Sémélé, la boîte à surprises du Théâtre des Champs-Élysées

Xl_semele © Thibault Vicq

« Le dernier opéra de Haendel ». La formule serait accrocheuse si elle était parfaitement vraie. Or, les débats musicologiques ne sont pas tranchés sur le statut de Sémélé. L’œuvre est élaborée en un mois en 1743, période où le compositeur enchaîne les oratorios. Elle est créée en version de concert lors d’un festival de Carême dédié à la musique liturgique, mais le livret profane, repris d’un opéra de 1706 et d’après Les Métamorphoses d’Ovide, effarouche le public venu chercher des sujets bibliques. Sans parler du contenu littéraire – très opératique – inhérent aux dieux romains peu vertueux, ou la place centrale du chœur – une caractéristique des oratorios – qui font s’emmêler les concepts. Les débats n’ont guère d’importance, tant la musique se suffit à elle-même et tant les personnages tracent leur zone d’expression. Malgré une salle peu remplie (sans doute en raison de l’absence de stars en tête d’affiche), le Théâtre des Champs-Élysées aurait eu tort de se passer de cette soirée aux multiples talents.

L’ensemble The English Concert se délecte évidemment de la partition, mais livre un numéro de Mr. Jekyll et Mr. Hyde : lorsque Harry Bicket est au clavecin, l’orchestre ne sonne pas et les enchaînements stricts sont de mise, tandis que les couleurs se déploient quand le chef se lève et dirige. On peut déplorer la sécheresse et le peu d’écoute de violons usants et assourdissants, couvrant presque systématiquement les bois. Ces derniers, quand on peut les entendre, livrent des solos de grande classe et instaurent des bribes d’atmosphère éthérée. Le déséquilibre des tutti se manifeste par des longueurs d’archet trop courtes, qui jalonnent l’œuvre de trous de son, quand on attend une continuité.
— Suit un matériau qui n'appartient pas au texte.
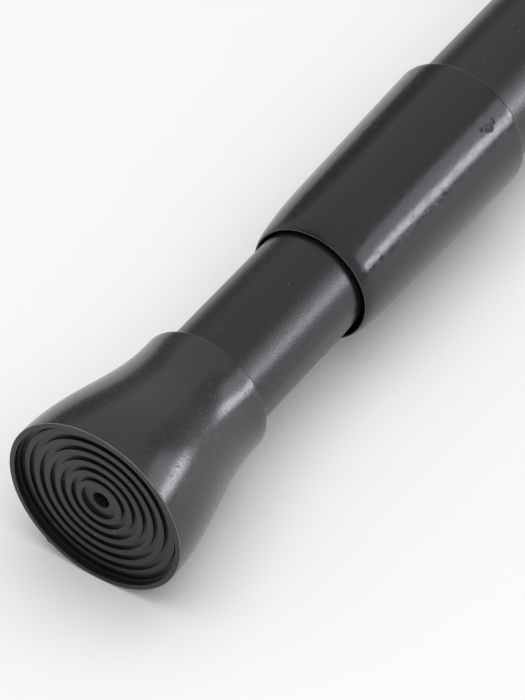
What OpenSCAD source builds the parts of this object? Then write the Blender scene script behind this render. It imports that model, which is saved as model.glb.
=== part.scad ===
// Twist-lock cargo bar for a truck bed: two telescoping steel tubes with a flared rubber foot
// on each end. The bar lies along X. The origin is the centre of the fixed foot's face, and
// the inner tube slides out towards +X. Turning the inner tube first jams an eccentric shoe
// in the outer tube, then drives a lead screw out of a sprung nut, which pushes the feet
// against the two walls of the bed.

/* [Tubes] */
// Outside diameter of the outer tube
outer_od = 32; // [31:0.5:40]
// Length of the outer tube
outer_len = 924; // [600:1:1200]
// Outside diameter of the inner tube
inner_od = 28; // [27:0.5:28]
// Wall of both tubes
tube_wall = 1.2; // [1:0.1:1.4]
// Inner tube left showing between the collar and the sliding foot
exposed_len = 42.7; // [40:0.1:120]
// Gap left between the collar and the sliding foot when the bar is pushed right in
foot_room = 2.7; // [1:0.1:10]

/* [Feet] */
// Diameter of a foot's face
face_d = 45.6; // [44:0.1:60]
// Length of a foot
foot_len = 42.8; // [38:0.1:60]
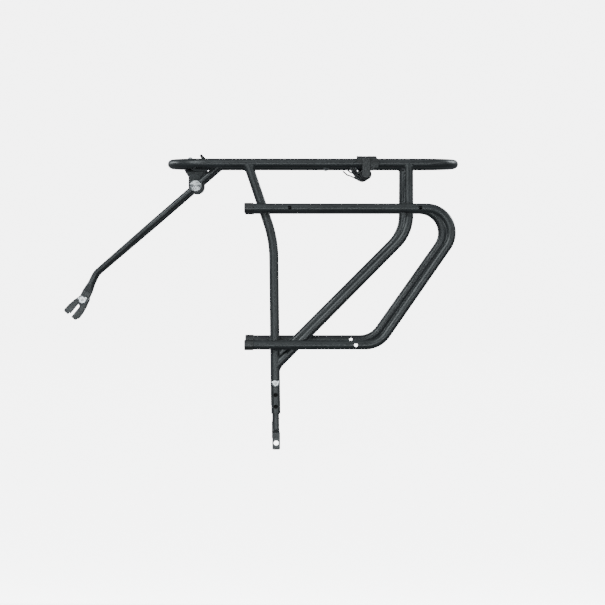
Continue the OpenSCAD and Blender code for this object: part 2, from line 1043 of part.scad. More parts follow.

Harry Bicket trône en rassembleur dans les piano, dans les effets, dans la radicalité de l’articulation musicale, et se distingue en fin de compte par son interprétation avisée, et une précision chirurgicale des fins de notes. Il prend également en main avec savoir-faire le superlatif Clarion Choir, nuage parfumé omniscient, tantôt gras, tantôt fumé, soucieux d’une prononciation aiguisée des « s » et des « sh ». Ce chœur ne se cantonne pas à une fonction support ; il se confie en une présence énergisante et déterminante au cœur battant.

La distribution transporte quant à elle par la diversité de portraits qu’elle esquisse. La Sémélé de Brenda Rae ne s’impose pas en diva. Elle intègre discrètement ses respirations en composantes musicales du chant, et tire profit de la version de concert pour puiser dans les couleurs vocales du récital avec piano. Les interconnexions de phrases, la distinction des timbres et les envolées dans les ornements ne font aucun doute : la soprane maîtrise sa technique. On craint pendant le deuxième acte que sa recette de joliesse ne soit trop répétitive. Le dernier acte prouvera le contraire : la mort de Sémélé montrera l’aspect brut d’un joyau à contre-courant, une variante dramatique à la posture un peu distante qui était révélée jusqu’alors. Le mari Athamas est campé par un Christopher Lowrey un peu moins convaincant que dans La divisione del mondo, vu à Strasbourg et à Nancy ces dernières semaines. La diction anglaise idéale et la propreté des phrases ne font malheureusement pas ombre aux tenues légèrement transies et à la banalité qu’inspire son personnage sous ses traits. La basse Soloman Howard (Cadmus / Somnus) dessine ses lignes mélodiques avec application, mais a tendance à trop accentuer ses attaques, découpant ainsi la cohérence des phrases. Si les couleurs chantantes de Jupiter, campé par Benjamin Hulett, s’ouvrent sémillantes et pop, en courants motivants, le temps étiole sa performance. Le ténor bataille avec les parties rapides et s’enferme dans un carcan trop mécanique. Ino et Junon portent les métamorphoses contrastées d’Elizabeth DeShong. On ne comprend pas toujours où la mezzo veut en venir dans ses phrases ; on reste souvent collé à son fauteuil par la profondeur de cette voix magnétique, entre graves aquatiques et aigus rocailleux. Ailish Tynan figure enfin une Iris guillerette, faisant résonner ses « t » avec malice.

Rien que pour la réunion de ces artistes peu communs à Paris, le jeu en valait la peine.